> **Data provided**
'''

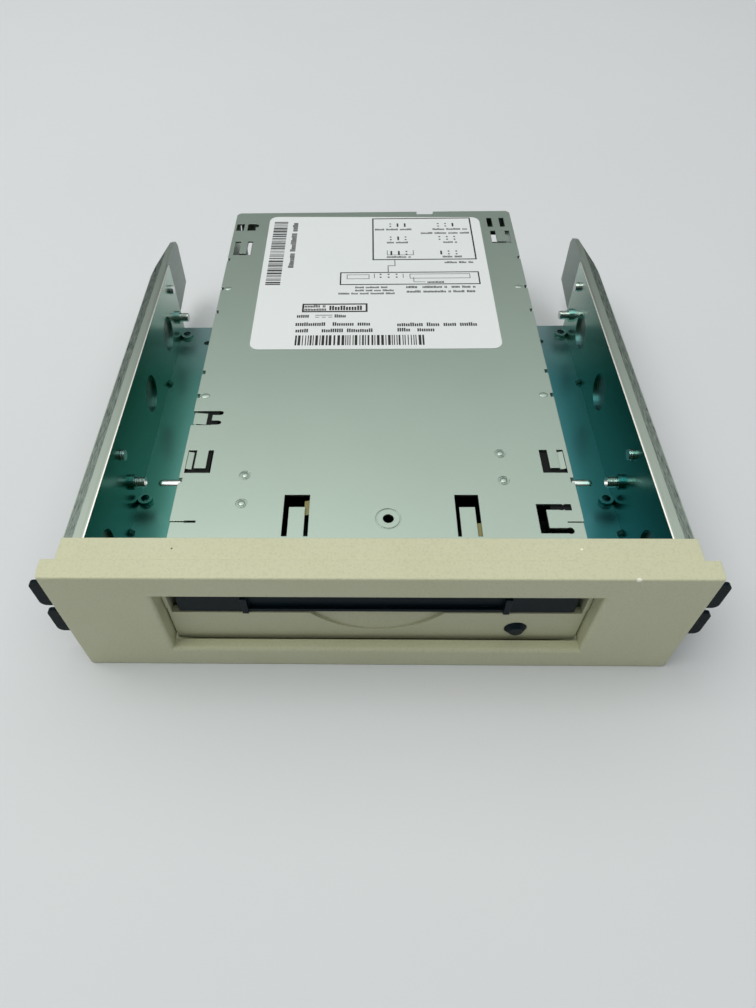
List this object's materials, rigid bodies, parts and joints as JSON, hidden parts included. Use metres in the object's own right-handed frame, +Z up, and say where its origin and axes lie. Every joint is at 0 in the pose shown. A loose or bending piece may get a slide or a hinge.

'''
'''

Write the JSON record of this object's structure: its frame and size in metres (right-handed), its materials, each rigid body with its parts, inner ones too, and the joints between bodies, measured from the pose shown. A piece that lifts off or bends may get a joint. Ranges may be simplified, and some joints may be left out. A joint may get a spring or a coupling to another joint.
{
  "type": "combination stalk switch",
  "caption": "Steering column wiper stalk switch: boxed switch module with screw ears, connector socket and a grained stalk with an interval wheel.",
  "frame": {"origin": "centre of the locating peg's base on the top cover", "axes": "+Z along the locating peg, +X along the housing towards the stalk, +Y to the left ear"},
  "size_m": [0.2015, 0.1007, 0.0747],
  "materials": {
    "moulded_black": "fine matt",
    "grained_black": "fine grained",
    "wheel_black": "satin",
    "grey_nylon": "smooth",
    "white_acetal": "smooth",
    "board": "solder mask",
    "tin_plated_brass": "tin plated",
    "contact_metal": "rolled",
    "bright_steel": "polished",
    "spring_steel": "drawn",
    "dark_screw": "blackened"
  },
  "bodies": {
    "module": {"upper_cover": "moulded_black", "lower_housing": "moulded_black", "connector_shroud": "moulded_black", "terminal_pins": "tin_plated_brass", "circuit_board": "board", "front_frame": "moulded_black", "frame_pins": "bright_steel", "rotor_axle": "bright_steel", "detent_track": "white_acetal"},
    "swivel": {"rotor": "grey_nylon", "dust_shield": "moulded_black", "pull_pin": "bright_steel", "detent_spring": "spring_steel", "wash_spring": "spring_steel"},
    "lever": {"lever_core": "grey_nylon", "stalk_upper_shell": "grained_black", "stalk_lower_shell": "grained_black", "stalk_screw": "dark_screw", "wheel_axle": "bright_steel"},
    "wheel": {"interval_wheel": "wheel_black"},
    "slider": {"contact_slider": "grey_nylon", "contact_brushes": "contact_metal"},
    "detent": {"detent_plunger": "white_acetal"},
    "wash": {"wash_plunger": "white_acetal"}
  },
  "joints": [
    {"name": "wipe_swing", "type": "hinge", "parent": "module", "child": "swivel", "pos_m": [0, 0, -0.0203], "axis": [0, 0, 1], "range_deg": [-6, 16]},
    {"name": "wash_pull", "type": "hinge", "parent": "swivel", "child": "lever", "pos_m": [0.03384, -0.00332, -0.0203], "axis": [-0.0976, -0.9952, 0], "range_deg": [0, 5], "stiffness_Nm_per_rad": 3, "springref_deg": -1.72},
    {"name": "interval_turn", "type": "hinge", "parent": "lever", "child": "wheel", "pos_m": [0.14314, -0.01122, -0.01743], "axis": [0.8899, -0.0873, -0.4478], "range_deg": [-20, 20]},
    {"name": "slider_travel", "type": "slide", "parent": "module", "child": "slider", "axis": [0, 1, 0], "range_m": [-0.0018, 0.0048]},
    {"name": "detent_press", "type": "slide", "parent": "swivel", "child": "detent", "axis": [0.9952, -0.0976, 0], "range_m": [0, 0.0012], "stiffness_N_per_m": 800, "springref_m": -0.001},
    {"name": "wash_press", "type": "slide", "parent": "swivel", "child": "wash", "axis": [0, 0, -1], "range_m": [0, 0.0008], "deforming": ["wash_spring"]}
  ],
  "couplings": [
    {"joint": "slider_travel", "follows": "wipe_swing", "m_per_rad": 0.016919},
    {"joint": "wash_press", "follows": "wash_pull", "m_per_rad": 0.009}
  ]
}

'''
'''

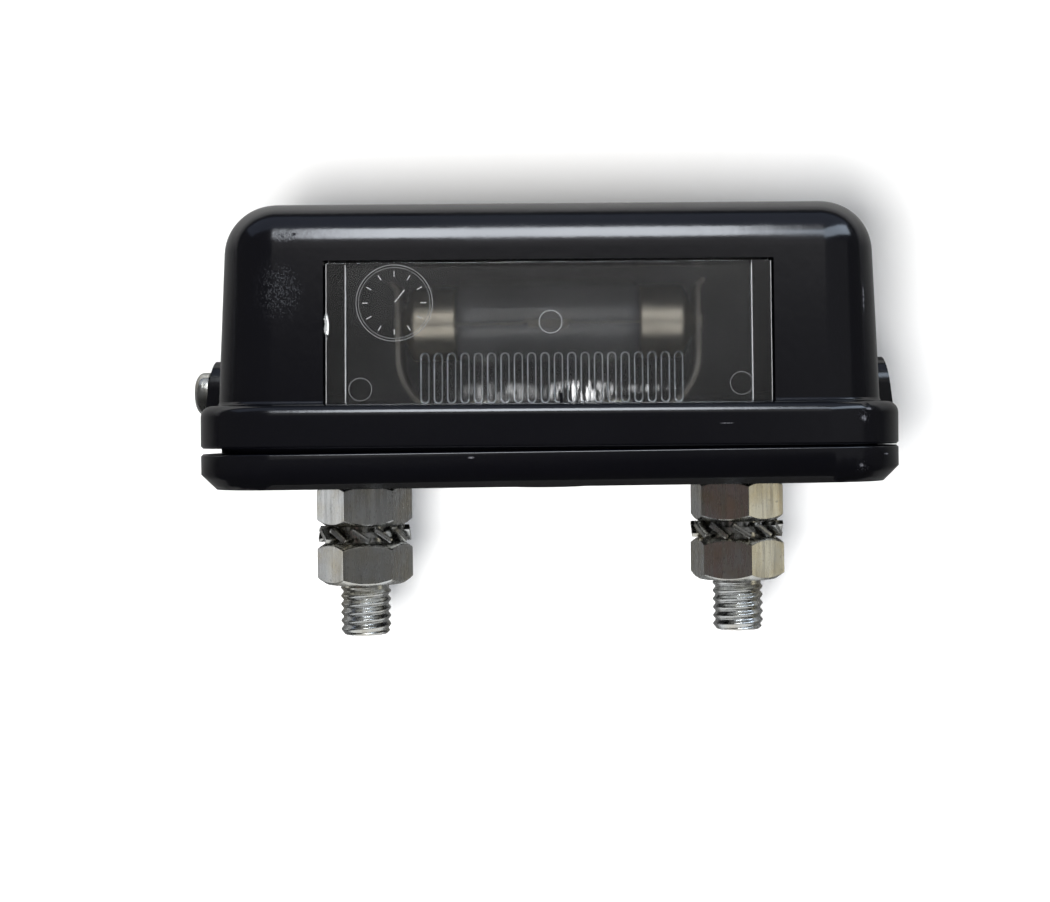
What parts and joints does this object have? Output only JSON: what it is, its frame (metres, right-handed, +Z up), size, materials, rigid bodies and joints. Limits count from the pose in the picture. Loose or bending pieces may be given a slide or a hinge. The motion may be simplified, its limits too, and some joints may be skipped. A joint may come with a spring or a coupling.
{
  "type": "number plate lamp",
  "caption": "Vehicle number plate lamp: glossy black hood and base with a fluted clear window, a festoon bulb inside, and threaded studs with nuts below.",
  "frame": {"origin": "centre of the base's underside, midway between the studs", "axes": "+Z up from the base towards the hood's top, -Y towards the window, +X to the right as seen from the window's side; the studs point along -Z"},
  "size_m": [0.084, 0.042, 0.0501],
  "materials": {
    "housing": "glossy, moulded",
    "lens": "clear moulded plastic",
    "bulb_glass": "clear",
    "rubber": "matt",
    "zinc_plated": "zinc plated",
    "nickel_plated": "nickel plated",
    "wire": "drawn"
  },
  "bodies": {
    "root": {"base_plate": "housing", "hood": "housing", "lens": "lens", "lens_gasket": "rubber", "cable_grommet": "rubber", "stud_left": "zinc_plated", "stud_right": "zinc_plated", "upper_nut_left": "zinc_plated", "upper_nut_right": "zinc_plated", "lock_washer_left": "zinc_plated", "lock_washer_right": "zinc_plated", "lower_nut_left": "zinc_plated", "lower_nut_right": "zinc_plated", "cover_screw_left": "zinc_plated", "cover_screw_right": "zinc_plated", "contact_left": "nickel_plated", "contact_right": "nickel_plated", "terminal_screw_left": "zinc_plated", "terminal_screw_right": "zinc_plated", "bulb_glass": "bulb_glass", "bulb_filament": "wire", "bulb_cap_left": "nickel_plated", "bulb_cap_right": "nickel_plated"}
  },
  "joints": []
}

'''

> **Set task**
Of the lines above, how many contain the string "bending"? Only the number is required.

> **Completed task**
2